4. Improvising Store B's layout and content
We wanted to improve the flow of the shop. Once we get visitors into space, it’s crucial that the merchandise and spatial organization resonate so that visitors want to spend time in the store and make purchases. After observing visitors and interviewing a few of them about their impressions of the store, we discovered that most people were entering the store and immediately leaving. This is likely because they were redirected to the store rather than entering out of their own volition. Moreover, the layout didn’t encourage the visitors to enter and flow into the main area.
We suggested moving several merchandise tables into the center of the space to create a more open and inviting space that after distributing the flow in a circular manner to ensure that customers have the opportunity to visit each corner of the space. In terms of store content, visitors who are impacted by a well-curated experience or specific exhibits are more likely to purchase a reminder of the museum upon leaving.

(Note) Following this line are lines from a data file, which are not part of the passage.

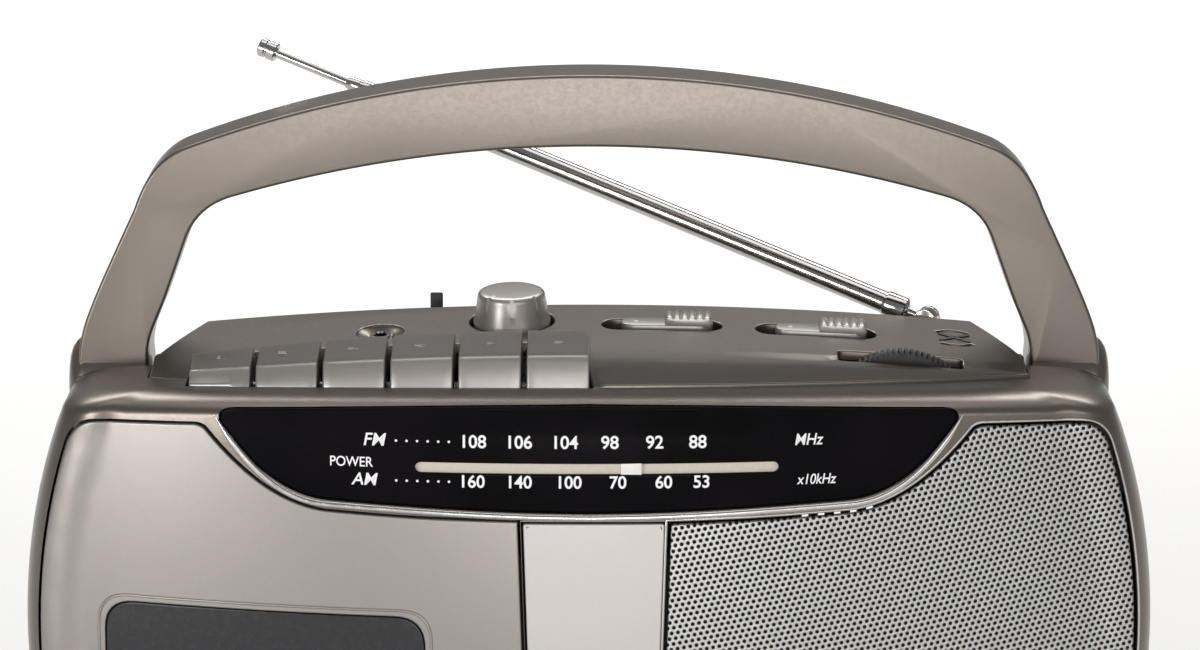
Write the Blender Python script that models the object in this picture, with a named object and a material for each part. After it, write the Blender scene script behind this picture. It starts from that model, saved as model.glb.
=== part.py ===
"""Portable radio cassette recorder, built as separate pieces: cabinet, deck, dial, door, keys, tape mechanism,
speaker, carrying handle, telescopic antenna and the electrical parts inside.

Sizes are in millimetres and become metres where a mesh is made. X points to the right-hand side, the front
faces -Y and +Z is up. Everything hangs from one empty, which is moved at the end so that the origin is at the
centre of the whole object's footprint, on the standing surface.
"""

from math import acos, asin, atan2, cos, hypot, pi, radians, sin, sqrt, tan

import bmesh
import bpy
from mathutils import Matrix, Vector

MM = 0.001
GAP = 0.3  # between pieces that touch or nearly touch
RUNNING = 0.4  # radial room of a part that turns or slides in another
PROUD = 1.0  # how far a cutting shape runs past the face that it cuts

# ---- cabinet -------------------------------------------------------------------------------------------
HALF_WIDTH = 146.8  # at the widest level of the bowed sides
SIDE_RADIUS = 165.0  # bow of the sides, seen from the front
WAIST_Z = 56.0  # level where the sides are widest
FRONT_Y = -47.0  # most forward point of the bowed front
REAR_Y = 50.0
PARTING_Y = 10.0  # the front cabinet ends here and the rear one starts
PLAN_RADIUS = 390.0  # bow of the front, seen from above
FACE_RADIUS = 700.0  # bow of the front, seen from the side
FACE_Z = 60.0  # most forward level of the front
FLOOR_Z = 4.0  # underside of the cabinet, held up by the feet
WALL = 2.5
CORNER = 14.0  # where the front rounds into the sides
TOE_DEPTH, TOE_HEIGHT = 14.0, 10.0  # rounding under the front
LIP_DEPTH, LIP_HEIGHT = 11.0, 5.0  # rounding over the front

# ---- deck ----------------------------------------------------------------------------------------------
DECK_Z = 122.8  # deck height at the middle of its front edge
DECK_FRONT_Y = -31.0
DECK_REAR_Y = 39.5
DECK_SLOPE = radians(6.07)  # it rises towards the rear
DECK_ARCH = 1150.0  # radius of its arch from side to side
DECK_FRONT_BOW = 255.0  # radius of its front edge in plan
DECK_HALF_WIDTH = 114.5
DECK_REAR_HALF_WIDTH = 102.6
DECK_THICKNESS = 2.5
POCKET_Z = 88.0  # floor of the two side pockets that the handle's arms stand in
GROOVE_Z = 116.0  # floor of the groove behind the deck that the antenna lies in

# ---- dial, badge, door and grille outlines on the front --------------------------------------------------
DIAL_LOW_Z, DIAL_TOP_Z = 93.3, 121.0
DIAL_BEND_X, DIAL_HALF_WIDTH = 66.0, 94.2
BEZEL = 3.2  # strip of cabinet left between the dial and the pieces below it
PANEL_TOP_Z = 113.7  # top edge of door and grille
EDGE_BORDER = 4.4  # cabinet left beside the door and the grille
BADGE_LEFT, BADGE_RIGHT = -16.9, 19.6
BADGE_TAPER = 0.031
PANEL_LOW_Z = 8.0
PANEL_DEPTH_Y = -8.0  # the door's and the grille's openings reach back to here
DOOR_GAP = 0.55
DOOR_LEFT_LOW_X = -112.0  # left end of the room that the door's lower edge swings through
LENS_DEPTH, LENS_THICKNESS = 0.8, 1.8
GRILLE_DEPTH, GRILLE_THICKNESS = 0.5, 1.2
BADGE_THICKNESS = 1.2
SLOT_LEFT, SLOT_RIGHT, SLOT_LOW, SLOT_HIGH = -43.9, 48.1, 103.3, 106.0  # window slot of the dial
POINTER_X, POINTER_WIDTH = 10.8, 5.3
SCALE_Y = -38.2

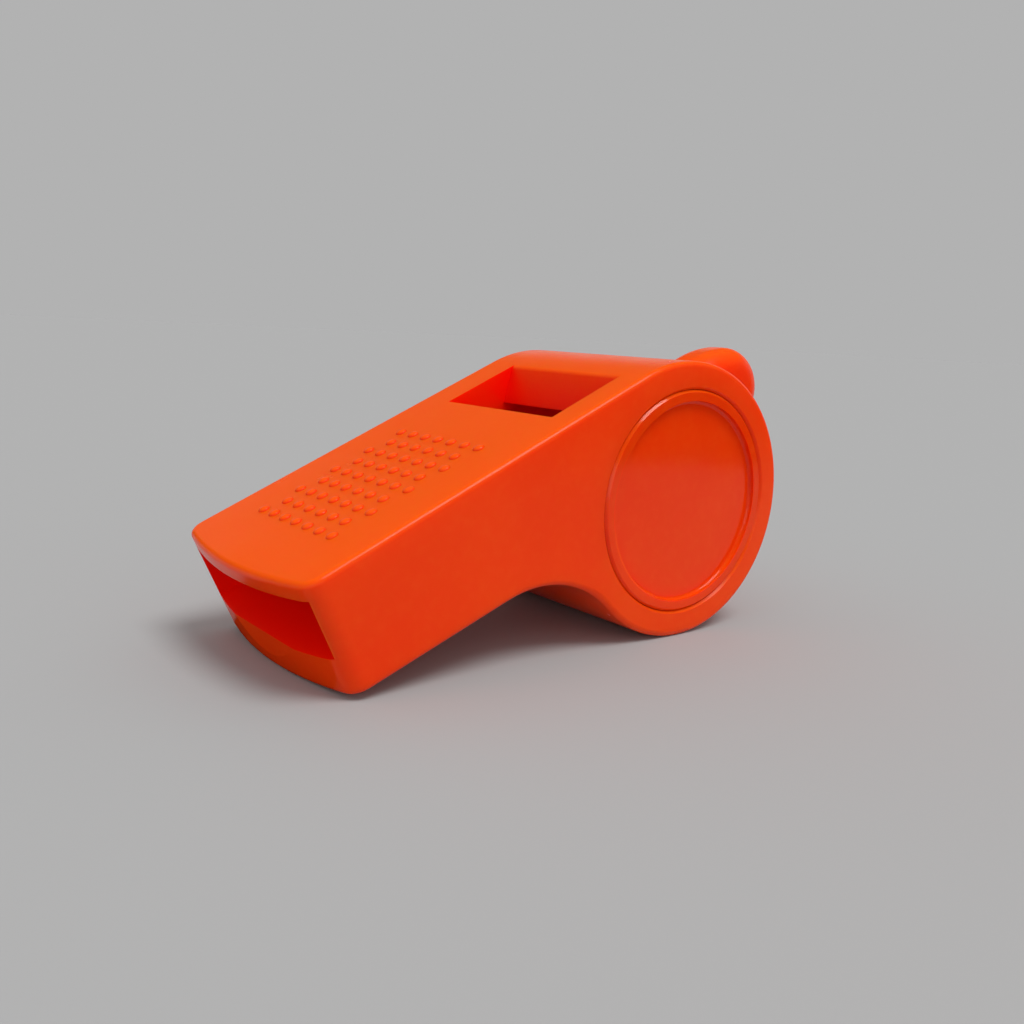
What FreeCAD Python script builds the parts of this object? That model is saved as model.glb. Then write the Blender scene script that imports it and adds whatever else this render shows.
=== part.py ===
import FreeCAD, Part
import math
import os

import Sketcher

# A pea whistle of moulded plastic, lying on its barrel and on the front edge of its mouthpiece.
# Each piece is drawn in the whistle's own axes: the barrel's axis is Y, the mouthpiece points to -X and
# its flat top faces +Z. A placement then tips every piece nose down into the pose in which it rests.

# Driving dimensions, in millimetres and degrees
SIZES = {
    # barrel and mouthpiece, seen from the side
    "barrel_diameter": 24.2,
    "body_width": 21.3,
    "mouth_reach": 35.7,
    "tip_height": 9.35,
    "underside_fall": 3.2,
    "junction_radius": 10.0,
    "crown_rise": 0.35,
    "crown_flare": 1.2,
    # mouthpiece, seen from above
    "front_bow_radius": 45.0,
    "front_corner_radius": 1.6,
    "edge_round": 0.5,
    # windway, from the mouth to the window
    "roof_thickness": 1.35,
    "mouth_height": 4.95,
    "mouth_width": 19.6,
    "mouth_offset": 0.3,
    "mouth_bevel_run": 0.3,
    "mouth_bevel_drop": 1.8,
    "exit_height": 1.7,
    # window and lip
    "window_front": 9.4,
    "window_back": 1.5,
    "window_width": 14.5,
    "window_offset": 0.6,
    "lip_setback": 2.2,
    "lip_depth": 2.75,
    "ramp_round": 0.6,
    # sound chamber, its blind side and the seat of the cap
    "barrel_wall": 2.9,
    "side_wall": 1.9,
    "cap_inset": 2.3,
    "cap_thickness": 1.9,
    "cap_clearance": 0.05,
    "seam_chamfer": 0.2,
    "dish_rim": 1.0,
    "dish_depth": 0.5,
    "dish_round": 0.3,
    # lug at the back of the barrel
    "lug_width": 5.7,
    "lug_radius": 4.2,
    "lug_overhang": 5.1,
    "lug_rise": 2.05,
    "lug_crest_radius": 12.4,
    "lug_root_depth": 2.1,
    "lug_root_height": 5.85,
    "lug_edge_round": 2.2,
    "lug_root_round": 1.8,
    "lanyard_hole_diameter": 2.8,
    "lanyard_hole_overhang": 4.9,
    "lanyard_hole_rise": 1.5,
    "hole_round": 0.2,
    # pea
    "pea_diameter": 9.0,
    "pea_gap": 0.2,
    # how far each cutting shape runs past the surface that it opens
    "overrun": 1.0,
}

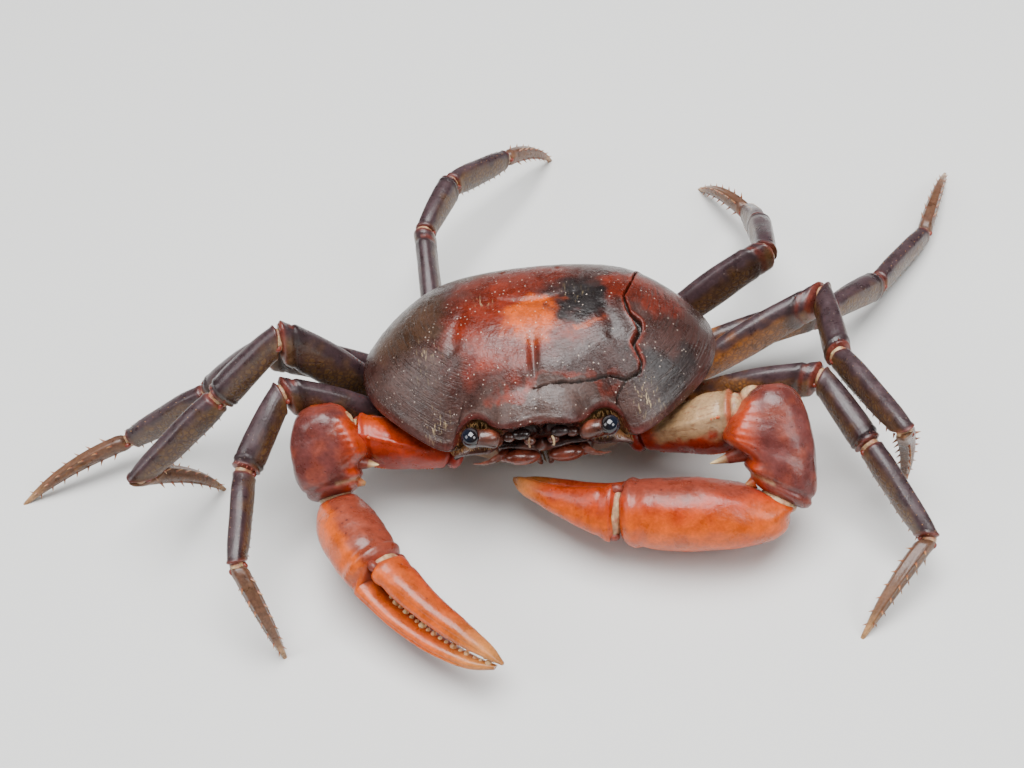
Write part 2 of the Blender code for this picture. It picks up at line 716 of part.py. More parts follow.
shell()
thorax()
abdomen()
for side in (-1, 1):
    face(side)
    cheliped(side)
    for number in LEG_LENGTHS:
        walking_leg(number, side)
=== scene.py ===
# Freshwater crab, life size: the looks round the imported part.
# Lengths are millimetres until a piece is finished, +Z is up and -Y is the way the crab faces.
import math
import random

import bmesh
import bpy
import numpy as np
from mathutils import Matrix, Vector, noise


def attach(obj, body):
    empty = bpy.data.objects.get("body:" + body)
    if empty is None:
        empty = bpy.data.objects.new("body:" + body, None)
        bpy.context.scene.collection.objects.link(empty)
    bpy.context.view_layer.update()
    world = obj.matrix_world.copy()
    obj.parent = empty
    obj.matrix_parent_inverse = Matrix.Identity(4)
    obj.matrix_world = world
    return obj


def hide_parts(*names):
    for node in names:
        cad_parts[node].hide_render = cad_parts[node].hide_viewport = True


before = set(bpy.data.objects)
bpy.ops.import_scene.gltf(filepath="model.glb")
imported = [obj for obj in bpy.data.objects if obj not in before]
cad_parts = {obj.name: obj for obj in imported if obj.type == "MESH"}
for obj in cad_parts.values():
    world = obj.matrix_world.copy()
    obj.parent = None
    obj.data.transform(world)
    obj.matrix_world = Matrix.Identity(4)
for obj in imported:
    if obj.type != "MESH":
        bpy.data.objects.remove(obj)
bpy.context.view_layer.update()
dice = random.Random(11)
mm = 0.001

# The body frame has the shell's rim at z = 0; it is pitched nose up and lifted onto the legs.
body = {"pitch": 10.0, "lift": 18.0, "middle": (-5.15, 10.13, 0.0)}

# Colours as the light sees them, red, green, blue.
paint = {
    "shellBrown": (0.037, 0.0135, 0.0105),
    "shellGrey": (0.066, 0.038, 0.031),
    "shellRed": (0.145, 0.012, 0.002),
    "shellOrange": (0.45, 0.062, 0.0005),
    "shellBlack": (0.009, 0.007, 0.007),
    "shellOlive": (0.046, 0.023, 0.007),
    "rimRed": (0.105, 0.016, 0.013),
    # Painted shade: the near-black of hollows, laid into the shell's break and into the pits under the front
    # brow.
    "hollow": (0.012, 0.007, 0.005),
    "socketTan": (0.200, 0.115, 0.040),
    "clawOrange": (0.4, 0.035, 0.0008),
    "clawBright": (0.52, 0.08, 0.0008),
    "clawRed": (0.250, 0.013, 0.0030),
    "clawRose": (0.165, 0.034, 0.021),
    "clawPurple": (0.095, 0.024, 0.022),
    "clawTip": (0.420, 0.180, 0.045),
    "bleached": (0.330, 0.210, 0.105),
    "legTop": (0.042, 0.023, 0.026),
    "legSide": (0.115, 0.058, 0.020),
    "legAmber": (0.320, 0.105, 0.014),
    "legDark": (0.018, 0.009, 0.010),
    "legRed": (0.170, 0.030, 0.017),
    "dactylTan": (0.155, 0.062, 0.030),
    "spineTan": (0.440, 0.240, 0.100),
    "skinCream": (0.460, 0.320, 0.170),
    "skinRed": (0.280, 0.070, 0.035),
    "mouthBrown": (0.105, 0.026, 0.012),
    "mouthDark": (0.022, 0.008, 0.007),
    "tooth": (0.80, 0.62, 0.30),
    "belly": (0.360, 0.230, 0.130),
    "bellyLine": (0.160, 0.085, 0.050),
    "eyeBlack": (0.006, 0.004, 0.004),
    "eyeBlue": (0.004, 0.006, 0.014),
}


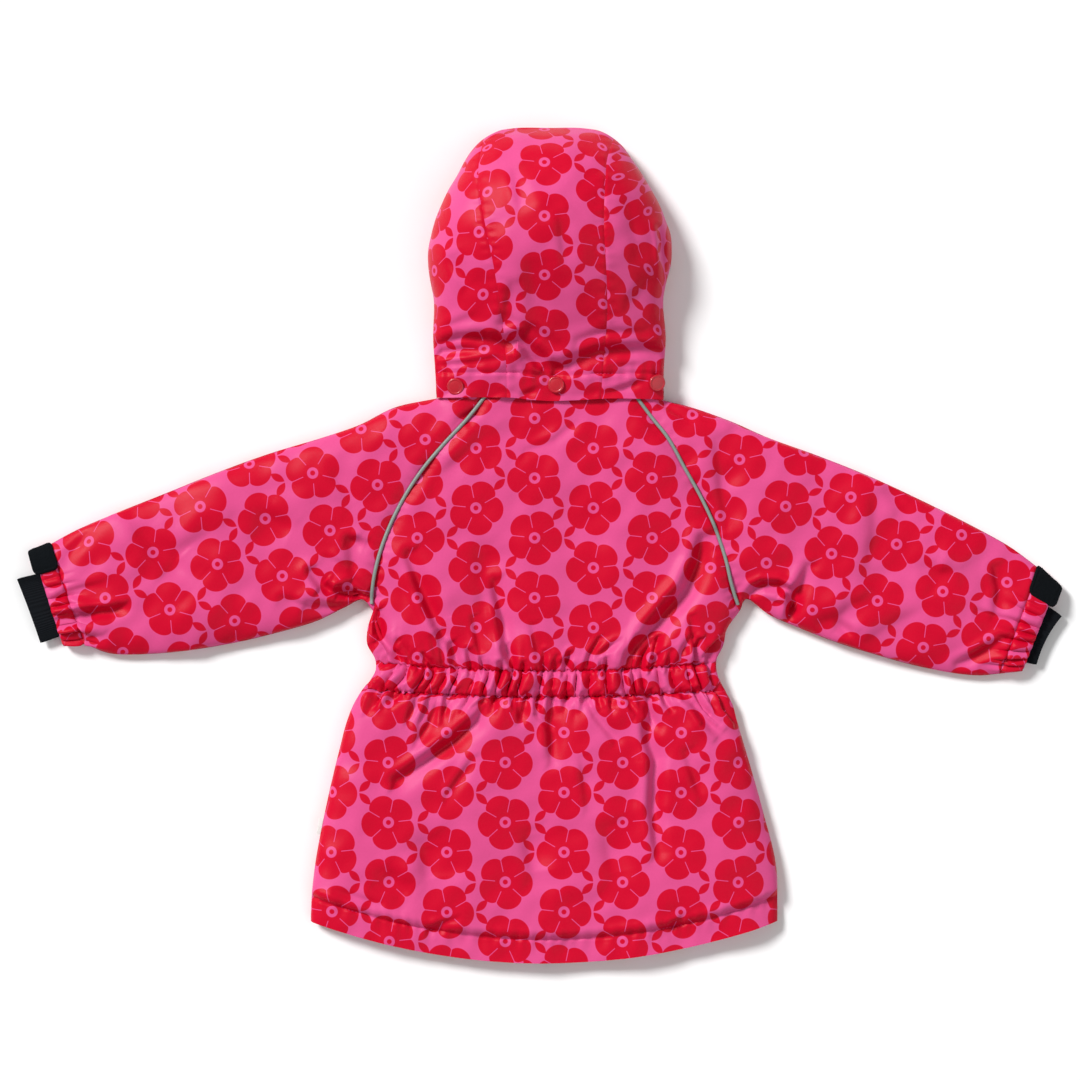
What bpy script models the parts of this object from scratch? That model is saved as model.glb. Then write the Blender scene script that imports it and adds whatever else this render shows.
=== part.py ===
"""A child's padded winter jacket with a hood, laid face down and flat with its sleeves spread.

The tables are in millimetres and the model is in metres. +Z is up, +Y runs from the hem to the hood,
and +X is to the right of someone who looks down on the back. The front panels lie on the surface at
z = 0, the back lies on them, and the hood stands over the collar as a shallow dome.
"""
import math

import bmesh
import bpy
import numpy as np
from mathutils import Matrix, Vector

MM = 0.001
SEAM_GAP = 0.3          # clear distance between two pieces at a seam
OVERLAY_GAP = 0.5       # clear distance under a piece that lies on a panel
PLAN_SHIFT = (-0.86, -0.56)  # moves the tables' zero to the middle of the jacket

# How far in from a fold at the outline the back reaches its full height, and the front the floor.
BACK_ROLL = 36.0
FRONT_ROLL = 13.0
BACK_WALL = 7.5         # padded wall at the outline, measured sideways
FRONT_WALL = 7.0
LEAST_WALL = 1.6

# ---------------------------------------------------------------- outline of the body, seen from above
# y, x of the left side, x of the right side
TORSO_SIDES = np.array([
    (-400.0, -207.0, 217.0),
    (-346.0, -210.5, 220.0),
    (-325.7, -209.8, 219.9),
    (-298.1, -207.0, 219.0),
    (-242.9, -196.9, 206.1),
    (-187.7, -184.0, 190.4),
    (-160.1, -176.6, 182.2),
    (-146.3, -171.1, 178.5),
    (-132.5, -162.8, 171.1),
    (-118.7, -151.8, 164.7),
    (-104.9, -150.9, 163.8),
    (-91.1, -158.2, 170.2),
    (-77.3, -158.2, 173.0),
    (-60.0, -153.0, 185.0),
])
# the raglan seams, from the armpit to the neck: x and y on the left, x and y on the right
RAGLAN = np.array([
    (-153.0, -60.0, 185.0, -60.0),
    (-153.6, -46.9, 180.4, -46.9),
    (-152.7, -35.0, 177.0, -35.0),
    (-148.1, -12.0, 172.0, -13.0),
    (-138.9, 14.7, 163.3, 13.5),
    (-126.0, 41.4, 149.5, 44.0),
    (-108.6, 72.7, 134.5, 71.0),
    (-84.6, 102.1, 117.5, 101.0),
    (-66.2, 116.8, 103.0, 118.7),
    (-52.4, 134.3, 89.2, 137.1),
    (-47.5, 141.0, 86.0, 141.0),
])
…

We see a large opportunity at the MCNY to capitalize on some of their best exhibits by producing specialized, exhibit-related merchandise.
When considering the logistics of implementing our prototypes, it is prudent to consider the actual tangible steps necessary to execute these changes.While in the future, it is worth questioning how we might increase shop revenue from an even more holistic approach, we knew that there were legitimate constraints (budget, politics, timing) around the current location of the shops and the layouts and content inside.